The Stoxx 600 closed 0.1 percent higher for a fourth day of gains as crude’s rally overcame a slide among banks in the index. Oil and gas producers jumped 1.6 percent as a group, while lenders slid 0.5 percent.

National Bank of Greece SA and Piraeus Bank SA plunging more than 12 percent. UBS Group AG slipped 1.2 percent after people familiar with the matter said the U.S. is investigating whether the bank helped Americans evade taxes. BNP Paribas SA lost 3.7 percent as France’s largest bank said new rules and higher taxes will weigh on earnings.

Deal activity increased. BT Group Plc added 4.5 percent after agreeing to buy EE Ltd. for 12.5 billion pounds ($19 billion) from owners Orange SA and Deutsche Telekom AG.

The yield on Greece’s three-year note surged 45 basis points to 16.78 percent. They reached 20.05 percent on Feb. 3, the highest since Greece restructured its debts in 2012.

Bonds, Ukraine

Treasuries declined for the third time in four days as traders shifted focus from the sparring between Greece’s anti-austerity government and European leaders to the strengthening U.S. employment market.

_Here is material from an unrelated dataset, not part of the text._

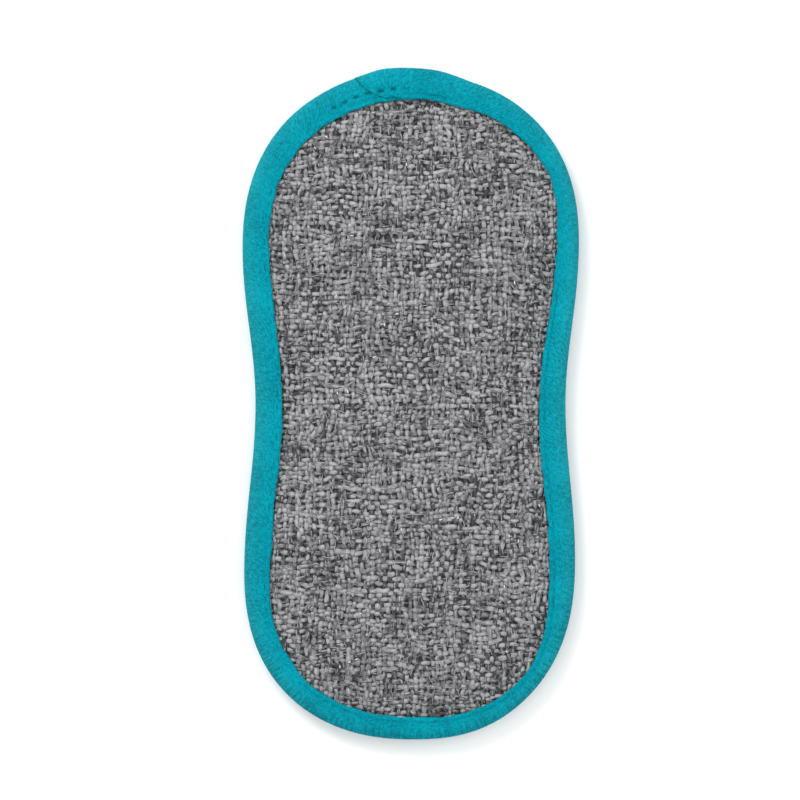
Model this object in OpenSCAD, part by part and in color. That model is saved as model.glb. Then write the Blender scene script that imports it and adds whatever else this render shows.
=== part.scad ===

The MSCI Emerging Markets Index advanced 0.2 percent for a fourth day of gains. Russia’s Micex climbed 2.4 percent and the ruble jumped 2.5 percent as energy producers gained with oil.

Ukraine’s currency fell while bonds advanced after National Bank of Ukraine loosened its reins on the currency to bolster its hand in winning a bailout from the International Monetary Fund. The yield on July 2017 traded at a four-day high of 52.937 cents on the dollar. The hryvnia weakened 32 percent to a record 24.5 per dollar

German Chancellor Angela Merkel and French President Francois Hollande said they’ll travel Thursday to Kiev, where Secretary of State John Kerry is meeting officials, before making their way to Moscow the next day for talks with President Vladimir Putin.

The Bloomberg Commodity Index rallied 0.9 percent for its fourth advance in five days as oil gained.

Natural gas futures fell 2.3 percent, to settle at $2.60 per million British thermal units, as a government report showed that U.S. stockpiles dropped by less than forecast last week.